Freedom, a statue and a transition

Two weeks ago, here in Richmond, Virginia, the huge statue of Robert E. Lee on Monument Avenue was removed. It was the last symbol of the Southern Confederacy remaining on a street which once was lined with tributes to the heroes of that cause. The statues, erected during the Jim Crow South, celebrated the “Lost Cause”, the idea that the Civil War was fought over states’ rights and not slavery and that slavery was a benevolent institution. Those reminders of the fight to maintain human slavery started to come down last summer, in the wake of the movement centered around the murder of George Floyd.

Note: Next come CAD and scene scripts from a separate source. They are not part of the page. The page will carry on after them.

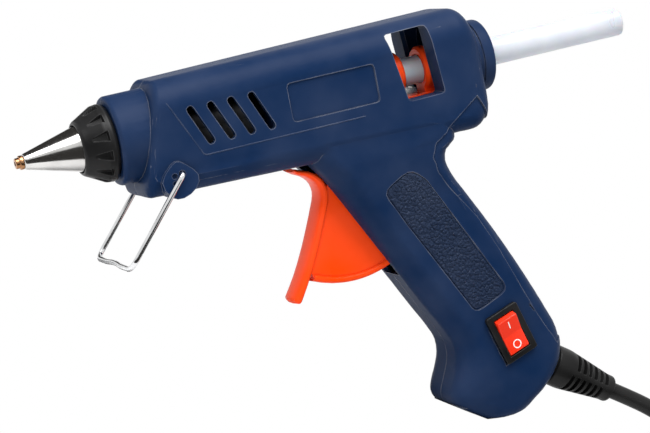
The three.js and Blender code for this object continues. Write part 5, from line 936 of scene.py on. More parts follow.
# What makes each finish, its colour, and then what that function takes: the lowest and highest
# roughness, the bump in millimetres, and for moulded ones the edges' glossy wear with its painted
# highlight and the specular level
FINISHES = {
    "Satin blue": (moulded, "shell", 0.36, 0.48, 0.01, 1.0, 0.05),
    "Pebbled grip": (pebbled_grip, "grip"),
    "Orange": (moulded, "orange", 0.26, 0.36, 0.004, 0.1, 0.1),
    "Collar black": (moulded, "black", 0.3, 0.4, 0.015, 0.3, 0.14),
    "Switch black": (moulded, "black", 0.3, 0.42, 0.01, 0.2, 0.16),
    "Cord rubber": (moulded, "rubber", 0.32, 0.46, 0.015, 0.1, 0.14),
    "Rocker red": (moulded, "rocker", 0.2, 0.3, 0.006, 0.2, 0.25),
    "Mark white": (moulded, (0.86, 0.86, 0.84), 0.4, 0.5, 0.004, 0.0),
    "Cloudy glue": (cloudy_glue, "glue"),
    "Turned steel": (metal, "steel", 0.13, 0.19, 0.002),
    "Polished wire": (metal, "chrome", 0.05, 0.09, 0.0004, 1200, SIDEWAYS),
    "Plated screw": (metal, "steel", 0.22, 0.4, 0.01, 2500, SIDEWAYS),
    "Spring steel": (metal, "steel", 0.18, 0.3),
    "Turned brass": (metal, "brass", 0.16, 0.3, 0.004),
    "Cast aluminium": (metal, "aluminium", 0.38, 0.6, 0.05, 700),
    "Silicone sleeve": (moulded, screen_colour(206, 198, 184), 0.55, 0.7, 0.02, 0.1),
    "Heating plate": (moulded, screen_colour(150, 104, 56), 0.3, 0.45, 0.01, 0.2),
    "Brown lead": (moulded, screen_colour(104, 60, 38), 0.35, 0.5, 0.01, 0.1),
    "Blue lead": (moulded, screen_colour(52, 104, 176), 0.35, 0.5, 0.01, 0.1),
}


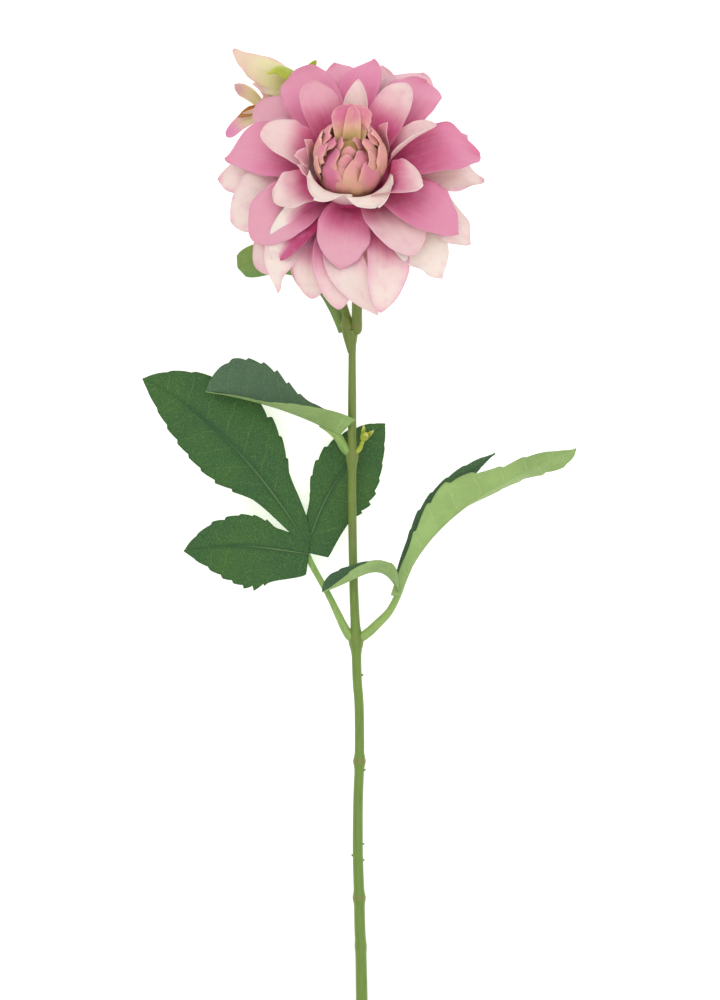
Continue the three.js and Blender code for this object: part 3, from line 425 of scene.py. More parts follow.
class Assembly:
    """Bodies gathered into one mesh, with named numbers for each corner and a cloth map."""

    def __init__(self, name):
        self.name = name
        self.corners = []
        self.faces = []
        self.slots = []
        self.numbers = {}
        self.maps = []
        self.count = 0

    def add(self, corners, faces, slot=0, cloth=None, **numbers):
        """One closed body; a number that a body lacks is 0 on its corners."""
        faces = faces.tolist() if isinstance(faces, np.ndarray) else faces
        self.faces += [[v + self.count for v in face] for face in faces]
        self.slots += [slot] * len(faces)
        self.corners.append(corners)
        self.maps.append(np.zeros((len(corners), 2)) if cloth is None else cloth)
        for name in {**self.numbers, **numbers}:
            column = self.numbers.setdefault(name, [np.zeros(self.count)] if self.count else [])
            value = numbers.get(name, 0.0)
            column.append(np.broadcast_to(np.asarray(value, float), len(corners)).copy())
        self.count += len(corners)

    def add_sheet(self, sheet, s, q, thickness, slot=0, **numbers):
        """A blade of a sheet, with its s, q and side as numbers and its distances as the cloth map."""
        corners, faces, under = closed_blade(sheet, thickness)
        S, Q = np.meshgrid(s, q, indexing="ij")
        along, across = arc_lengths(sheet)
        cloth = np.stack([across.ravel(), along.ravel()], -1) / CLOTH_UNIT
        self.add(corners, faces, slot, np.concatenate([cloth, cloth]), under=under,
                 along=np.tile(S.ravel(), 2), across=np.tile(Q.ravel(), 2), **numbers)

    def piece(self, materials, replaces):
        """The finished object: it rides on the one body and stands for the solid of a node."""
        mesh = bpy.data.meshes.new(self.name)
        corners = np.concatenate(self.corners) * MM
        mesh.from_pydata(corners.tolist(), [], self.faces)
        for name, columns in self.numbers.items():
            data = mesh.attributes.new(name, "FLOAT", "POINT").data
            data.foreach_set("value", np.concatenate(columns).astype(np.float32))
        corner_vertex = np.zeros(len(mesh.loops), np.int32)
        mesh.loops.foreach_get("vertex_index", corner_vertex)
        cloth = mesh.uv_layers.new(name="cloth")
        cloth.uv.foreach_set("vector", np.concatenate(self.maps)[corner_vertex].astype(np.float32).ravel())
        mesh.polygons.foreach_set("use_smooth", np.ones(len(mesh.polygons), bool))
        mesh.polygons.foreach_set("material_index", np.array(self.slots, np.int32))
        for material in materials:
            mesh.materials.append(material)
        if mesh.validate(verbose=False):
            raise RuntimeError(f"{self.name}: the mesh had faces that Blender had to drop")
        obj = bpy.data.objects.new(self.name, mesh)
        bpy.context.scene.collection.objects.link(obj)
        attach(obj, BODY)
        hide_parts(replaces)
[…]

Today, a new statue was unveiled in Richmond, this time on Brown’s Island on the James River. It is entitled “Emancipation and Freedom” and features 3 African-Americans. A black man is depicted with whip marks on his back and chains falling off him. A black woman is shown with a determined look, holding up in one hand the Emancipation Proclamation and a baby in the other. Below the figures is the word “Freedom”, along with images and life stories of 10 representative African-American Virginians. That provides the kind of rich context missing from the Confederate statues.

It’s a wonderful way to celebrate the 150th anniversary of the Emancipation Proclamation, which freed the slaves. It is also a long overdue recognition and representation of the real history of the American South, far different from that represented for over a century on Monument Avenue.